Sunday, September 27, 2015

The Best Injury Advice I Wasn't Given

I wrote this as advice to my future self, but figured I’d share it in case it could help anyone else out.

Diagnosis: Impacted stress fracture of 2nd metatarsal, left foot. 6 weeks off running completely and a further 3 of rehab.

Background: Running for 3 years, built up to 65 miles/week. A road/trail runner that dabbles on the fell, 32mins-ish for 10k, 15.50 PB for 5k.

Advice to my future injured self:
            1. STOP RUNNING. STOP. NOW. STOP!!!! I had never been injured before, and am ashamed to have said on numerous occasions ‘I don’t really get injured’. B*llocks. There are two types of runner: Those that are injured and those that will be injured. My naivety contributed to my downfall. If it feels wrong, stop and seek medical advice.

2    2.‘Trust me, I’m a Doctor’ Get the right diagnosis, see a real Doctor. When you’re injured, everyone else seems to suddenly become an expert. Ignore them and seek professional advice. Not a physio, not your mate on Strava who ‘once had a dodgy toe so knows how it feels’ (guilty as charged). Go to your GP. This is nothing against your mates (or my mates) or physios, but that’s what GPs receive 7 years of training for and why they are there. I was lucky enough to be diagnosed quickly by my GP and my timetable for recovery was subsequently confirmed by MRI scan.

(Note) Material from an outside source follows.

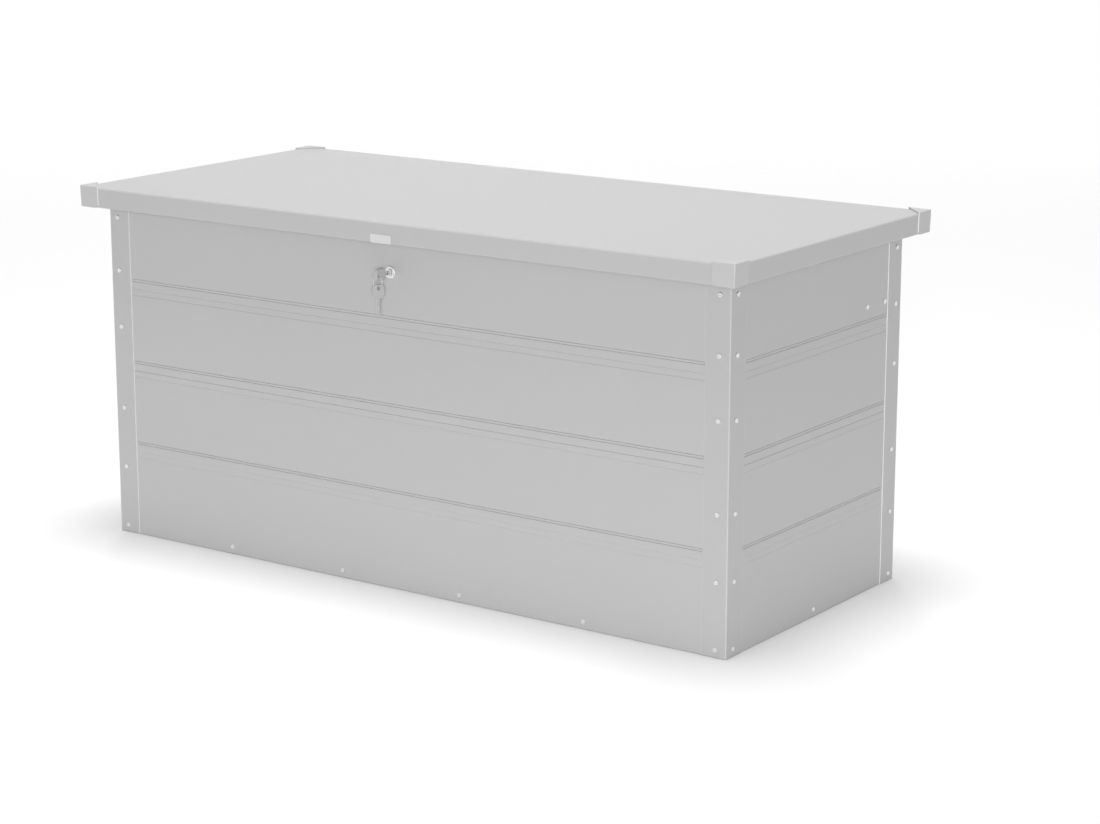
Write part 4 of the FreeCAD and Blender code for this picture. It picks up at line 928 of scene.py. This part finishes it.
def hinge(side):
    """The wall's leaf with a knuckle at each end, and the lid's cranked one between them."""
    spot = [Matrix.Translation((HINGE_X * SIDES[side], *HINGE_AXIS))]
    upright = sheet_outline(np.array([(-0.0045, -0.044), (-0.0045, -0.030), (-0.0045, -0.0058)]), LEAF_GAUGE)
    roll = rolled_leaf([(-0.0045, -0.0080), (-0.0045, -0.0058), (-0.0036, -0.0030)], 178, -105)
    leaf = joined(plate(upright, LEAF_HALF, 0.006, (1, -0.040, 1)), across(roll, (-LEAF_HALF, -KNUCKLE)),
                  across(roll, (KNUCKLE, LEAF_HALF)))
    dress(f"wall_leaf_{side}", leaf, "chest", ZINC, f"hinge_wall_leaf_{side}", 30.0, spot)
    shelf = sheet_outline(rounded_path([(0.0035, 0.0052), (0.0035, 0.0197), (0.0217, 0.0197)], 0.0022, 8), LEAF_GAUGE)
    curl = rolled_leaf([(0.0035, 0.0075), (0.00345, 0.0030)], 0, -285)
    leaf = joined(plate(shelf, LEAF_HALF, 0.006, (0, 0.018, -1)), across(curl, both_ways([KNUCKLE - KNUCKLE_GAP])))
    dress(f"lid_leaf_{side}", leaf, "lid", ZINC, f"hinge_lid_leaf_{side}", 30.0, spot)


def hinge_pins():
    """Pins with rounded ends, turned about the hinge's axis."""
    corners = [(0.0004, -LEAF_HALF), (PIN_RADIUS, -LEAF_HALF), (PIN_RADIUS, LEAF_HALF), (0.0004, LEAF_HALF)]
    places = [axes((0, 1, 0), (1, 0, 0), (x, *HINGE_AXIS)) for x in (-HINGE_X, HINGE_X)]
    dress("pins", turned_solid(corners, 0.0007, 5, 32), "chest", ZINC, "hinge_pins", 40.0, places)


hinge("left")
hinge("right")
hinge_pins()


def catch_bracket():
    """Folded sheet: a ledge, the plate up to the lid and a foot under it, across the cam's way."""
    low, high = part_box("lock_catch")
    gauge, foot = 0.0015, 0.025
    ledge, upright, top = low[2] + gauge / 2, high[1] - foot + gauge / 2, high[2] - gauge / 2
    path = rounded_path([(low[1], ledge), (upright, ledge), (upright, top), (high[1], top)], 0.0024, 8)
    shape = plate(sheet_outline(path, gauge), (high[0] - low[0]) / 2, 0.003, (0, low[1] + 0.004, 1),
                  (0, high[1] - 0.010, -1))
    place = Matrix.Translation(((low[0] + high[0]) / 2, 0, 0))
    dress("catch_bracket", shape, "lid", ZINC, "lock_catch", 30.0, [place])


catch_bracket()


# Inside the walls: folded angles along their upper edge, and the floor's trays.


def edge_rail(side):
    """A folded angle: the upright lies on the wall and the shelf stands inwards. The shelf of an
    end wall's rail stops short of the long rails."""
    turn, reach, run = WALLS[side]
    low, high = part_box(f"top_rail_{side}")
    lengthwise = run == HALF_LENGTH
    half = (high[0] - low[0] if lengthwise else high[1] - low[1]) / 2
    gauge, leg, setback = 0.0008, 0.018, 0.0171
    face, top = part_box("top_rail_front")[0][1] + HALF_DEPTH, high[2] - gauge / 2
    path = rounded_path([(face + gauge / 2, low[2]), (face + gauge / 2, top), (face + leg, top)], 0.002, 8)

    def shortened(outline, along):
        shelf = lengthwise or abs(along) < half - setback - 0.00005
        inset = np.minimum(outline[:, 0], face + (leg if shelf else gauge * 1.5))
        return pairs(inset - reach, outline[:, 1])

    stations = [half] if lengthwise else [half - setback - 0.0001, half - setback, half]
    rail = across(sheet_outline(path, gauge), both_ways(stations), shortened)
    dress(f"edge_rail_{side}", about_z(rail, -turn), "chest", INNER_PAINT, f"top_rail_{side}", 25.0)


def floor_tray(side, turn):
    """Folded sheet: along each way it comes down a wall, round the fold, across and up the other
    wall, and at each point the higher of the two ways counts. At the seam its wall is low."""
    low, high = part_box("floor_panel_right")
    half, seam_wall = WALL_GAUGE / 2, 0.007
    ways = []
    for start, end, rise in ((low[0], high[0], seam_wall), (low[1], high[1], high[2])):
        path = rounded_path([(start + half, rise), (start + half, half), (end - half, half), (end - half, high[2])],
                            0.0018, 8)
        outer, inner = np.split(sheet_outline(path, WALL_GAUGE), 2)
        ways.append((outer, inner[::-1]))
    sheet_faces = []
    for length_way, depth_way in zip(*ways):
        x, y = np.meshgrid(length_way[:, 0], depth_way[:, 0], indexing="ij")
        z = np.maximum(*np.meshgrid(length_way[:, 1], depth_way[:, 1], indexing="ij"))
        sheet_faces.append(np.dstack([x, y, z]))
    tray = about_z(shell(*sheet_faces), turn)
    dress(f"floor_tray_{side}", tray, "chest", INNER_PAINT, f"floor_panel_{side}", 25.0)


def seam_strip():
    """The hat strip that holds the two trays' low walls together."""
    low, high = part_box("floor_splice")
    shape = top_hat(*HAT, high[2] - low[2], WALL_GAUGE, high[1] - low[1])
    place = axes((1, 0, 0), (0, 0, -1), (0, 0, high[2]))
    dress("seam_strip", shape, "chest", INNER_PAINT, "floor_splice", 25.0, [place])


for side in WALLS:
    edge_rail(side)
floor_tray("right", 0)
floor_tray("left", 180)
seam_strip()


# Gas struts. Each is turned about its own line from the wall pivot to the lid pivot.
LINE = LID_PIVOT - PIVOT
STRUT_LENGTH = float(np.hypot(*LINE))
RISING = (0.0, LINE[0] / STRUT_LENGTH, LINE[1] / STRUT_LENGTH)
TUBE_RADIUS = 0.0075
ROD_RADIUS = 0.0030
BORE = 0.0067
GUIDE_BORE = 0.00305
BEAD = 0.0006
HUB = 0.0006


def eye_ring(at):
    """An eye across the strut's line: its section runs round its bore with softened edges."""
    half, radius = 0.0045, 0.0080
    section = rounded_path([(GUIDE_BORE, -0.0030), (GUIDE_BORE, -half), (radius, -half), (radius, half),
                            (GUIDE_BORE, half), (GUIDE_BORE, -0.0030)], 0.0009, 5)
    return many(lathe(section[:-1], 40, True), [axes((0, 0, 1), (1, 0, 0), (0, 0, at))])


def neck(start, end, half_start, half_end):
    """A neck between two rounded squares: a superellipse whose size and squareness change evenly."""
    rows = []
    for share in np.linspace(0, 1, 7):
        half = half_start + (half_end - half_start) * share
        rows.append((superloop(full_turn(40), half, half, 5.0 - 3.0 * share), start + (end - start) * share))
    return layered(rows)


def strut_stud(start, end, shoulder):
    """A stud along X: a domed head, the shaft, and a flat collar at its foot."""
    head, collar = 0.0055, 0.0020
    corners = [(HUB, 0.0), (0.0040, 0.0), (head, 0.0009), (head, collar), (ROD_RADIUS, collar),
               (ROD_RADIUS, shoulder - collar), (head, shoulder - collar), (head, shoulder), (HUB, shoulder)]
    way = 1 if end > start else -1
    return many(turned_solid(corners, 0.0003, 4, 32), [axes((0, 0, 1), (way, 0, 0), (start, 0, 0))])


def strut_tube(line, side):
    """A tube closed at its foot, with a rolled bead near its mouth, the rod's guide and an eye."""
    foot, mouth = 0.014, STRUT_LENGTH - 0.022
    waist = TUBE_RADIUS - BEAD
    corners = [(ROD_RADIUS, foot), (TUBE_RADIUS, foot), (TUBE_RADIUS, mouth - 0.0125), (waist, mouth - 0.0120),
               (waist, mouth - 0.0105), (TUBE_RADIUS, mouth - 0.0100), (TUBE_RADIUS, mouth), (0.0042, mouth),
               (0.0038, mouth - 0.0010), (GUIDE_BORE, mouth - 0.0012), (GUIDE_BORE, mouth - 0.007),
               (BORE, mouth - 0.007), (BORE, foot + 0.004), (ROD_RADIUS, foot + 0.004)]
    shape = joined(turned_solid(corners, 0.0012, 5, 48), eye_ring(0.0), neck(0.0060, 0.0150, 0.0042, 0.0058))
    dress(f"strut_tube_{side}", shape, f"strut_tube_{side}", TUBE_BLACK, f"strut_cylinder_{side}", 40.0, line)


def strut_rod(line, side):
    """The rod with its piston, and the grooved collar and eye at its end."""
    low, piston, hub = STRUT_LENGTH - 0.018, 0.0064, 0.0012
    corners = [(hub, 0.019), (piston, 0.019), (piston, 0.026), (ROD_RADIUS, 0.026), (ROD_RADIUS, low), (hub, low)]
    rod = turned_solid(corners, 0.0004, 4, 40)
    dress(f"strut_shaft_{side}", rod, f"strut_rod_{side}", ROD_CHROME, f"strut_rod_{side}", 40.0, line)
    collar, groove = 0.0045, 0.0040
    corners = [(ROD_RADIUS, low), (collar, low), (collar, low + 0.0040), (groove, low + 0.0045),
               (groove, low + 0.0065), (collar, low + 0.0070), (collar, low + 0.0120), (ROD_RADIUS, low + 0.0120)]
    shape = joined(turned_solid(corners, 0.0004, 4, 40), eye_ring(STRUT_LENGTH))
    dress(f"strut_end_{side}", shape, f"strut_rod_{side}", SOCKET_NYLON, f"strut_socket_{side}", 40.0, line)


def strut_mounts(side):
    """The upper stud, the cranked bracket on the wall and the folded one under the lid."""
    right = SIDES[side]
    upper = strut_stud(0.6028 * right, 0.5861 * right, 0.0167)
    dress(f"upper_stud_{side}", upper, f"strut_rod_{side}", ZINC, f"strut_lid_stud_{side}", 40.0,
          [Matrix.Translation((0, *LID_PIVOT))])
    place = axes((0, 1, 0), (right, 0, 0), (0.6045 * right, *PIVOT))
    dress(f"wall_bracket_{side}", top_hat(0.034, 0.021, 0.0239, 0.002, 0.026, 0.003), "chest", ZINC,
          f"strut_wall_bracket_{side}", 30.0, [place])
    outline = sheet_outline(rounded_path([(-0.020, -0.001), (-0.001, -0.001), (-0.001, -0.024)], 0.0025, 6), 0.002)
    low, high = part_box(f"strut_lid_bracket_{side}")
    place = axes((0, -right, 0), (0, 0, 1), (high[0] if right > 0 else low[0], LID_PIVOT[0], high[2]))
    dress(f"lid_bracket_{side}", plate(outline, 0.022, 0.008, (1, -0.020, 1), (0, -0.016, 1)), "lid", ZINC,
          f"strut_lid_bracket_{side}", 30.0, [place])


for side, right in SIDES.items():
    strut_line = [axes((1, 0, 0), RISING, (STRUT_X * right, *PIVOT))]
    strut_tube(strut_line, side)
    strut_rod(strut_line, side)
    strut_mounts(side)
lower_place = [Matrix.Translation((0, *PIVOT))]
lower_studs = [many(strut_stud(0.5892 * right, 0.6045 * right, 0.0153), lower_place) for right in SIDES.values()]
dress("lower_studs", joined(*lower_studs), "chest", ZINC, "strut_wall_studs", 40.0)


# The floor it stands on, the light and the camera.
AMBIENT = 0.205
LAMP_DISTANCE = 12.0
LAMPS = (
    ("overhead_softbox", 0.64, 30, (-0.01, 0.02, -1.0)),
    ("front_softbox", 0.42, 16, (-0.57, 0.81, -0.15)),
    ("rear_softbox", 0.28, 16, (0.60, -0.75, -0.15)),
)
FLOOR_LEVEL = -0.0008
FLOOR_HALF = 40


def studio():
    """A pale floor that fades into an even pale surround, and three round softboxes far away,
    each as wide as the angle that it is seen under."""
    mesh = bpy.data.meshes.new("studio_floor")
    corners = [(FLOOR_HALF * x, FLOOR_HALF * y, FLOOR_LEVEL) for x, y in CORNERS.values()]
    mesh.from_pydata(corners, [], [(0, 1, 2, 3)])
    floor = in_scene("studio_floor", mesh)
    paper = Finish("studio_paper", Roughness=0.9, Specular_IOR_Level=0.0)
    paper.tone(paper.node("ShaderNodeLightPath", output="Is Camera Ray"), grey(0.90), grey(0.96))
    away = paper.node("ShaderNodeVectorMath", {"operation": "LENGTH"}, output="Value", Vector=paper.place)
    paper.feed(Alpha=paper.node("ShaderNodeMapRange", {"interpolation_type": "SMOOTHSTEP"}, Value=away,
                                From_Min=3.0, From_Max=5.5, To_Min=1.0, To_Max=0.0))
    mesh.materials.append(paper.material)
    world = bpy.data.worlds.new("studio_surround")
    bpy.context.scene.world = world
    world.use_nodes = True
    tree = world.node_tree
    tree.nodes.clear()
    rays = tree.nodes.new("ShaderNodeLightPath")
    seen = Wave(tree, rays.outputs["Is Camera Ray"]) + Wave(tree, rays.outputs["Is Glossy Ray"])
    seen = seen + Wave(tree, rays.outputs["Is Transmission Ray"])
    strength = seen.maths("MINIMUM", seen, 1.0) * (1.0 - AMBIENT) + AMBIENT
    back = tree.nodes.new("ShaderNodeBackground")
    back.inputs["Color"].default_value = (1.0, 1.0, 1.0, 1.0)
    tree.links.new(strength.socket, back.inputs["Strength"])
    out = tree.nodes.new("ShaderNodeOutputWorld")
    tree.links.new(back.outputs[0], out.inputs[0])
    for name, level, spread, way in LAMPS:
        light = bpy.data.lights.new(name, "AREA")
        light.energy = level * 4.0 * math.pi * LAMP_DISTANCE ** 2
        light.shape = "DISK"
        light.size = 2.0 * LAMP_DISTANCE * math.tan(math.radians(spread / 2))
        lamp = in_scene(name, light)
        aim(lamp, Vector((0.0, 0.0, 0.3)) - Vector(way).normalized() * LAMP_DISTANCE, Vector(way))
        lamp.visible_camera = False
        lamp.visible_glossy = False


def view_camera():
    """The photograph's place and angle, worked out from the chest's printed sizes."""
    sensor, picture_width, focal_pixels = 36.0, 1100, 2754.54
    yaw, pitch = -0.61559, -0.23302
    camera = bpy.data.cameras.new("photo_camera")
    camera.sensor_width = sensor
    camera.lens = focal_pixels / picture_width * sensor
    camera.clip_end = 200.0
    holder = in_scene("photo_camera", camera)
    ahead = Vector((math.sin(yaw) * math.cos(pitch), math.cos(yaw) * math.cos(pitch), math.sin(pitch)))
    aim(holder, (2.71456, -3.67503, 1.33388), ahead)
    bpy.context.scene.camera = holder


studio()
view_camera()
bpy.context.scene.view_settings.view_transform = "Standard"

3.       3. Get back into your routine. As soon as your Doctor allows, get back into a cross-training routine that mirrors your pre-injury running routine as closely as possible. For me this was 2 ‘sessions’ a week plus a ‘long run’ on the elliptical trainer, plus steady cycling/aqua running in between. This has two benefits: It helps your mental state by removing the ‘lost’ feeling from your routine being disrupted, and it also means you hit the ground running (no pun intended) when you’re ready to stride again.

4.       4. It’s an opportunity. Take the opportunity to work on the parts of your fitness that are often neglected. I’m a better climber now than before my injury, and I put this down to weight training and elliptical work. This gives another mental boost to your rehab knowing that you can come out of the other side stronger in at least one way.  I include training your ‘running IQ’ in this, research why you got injured, plan your rehab, plan your future training and your racing goals.

A combination of the above other advice received has helped me recover well and today I capped my recovery with 2nd place at Orton Fell Race, 9 weeks and 4 days after breaking down.

That’s my few pence, hopefully it will help a few people out.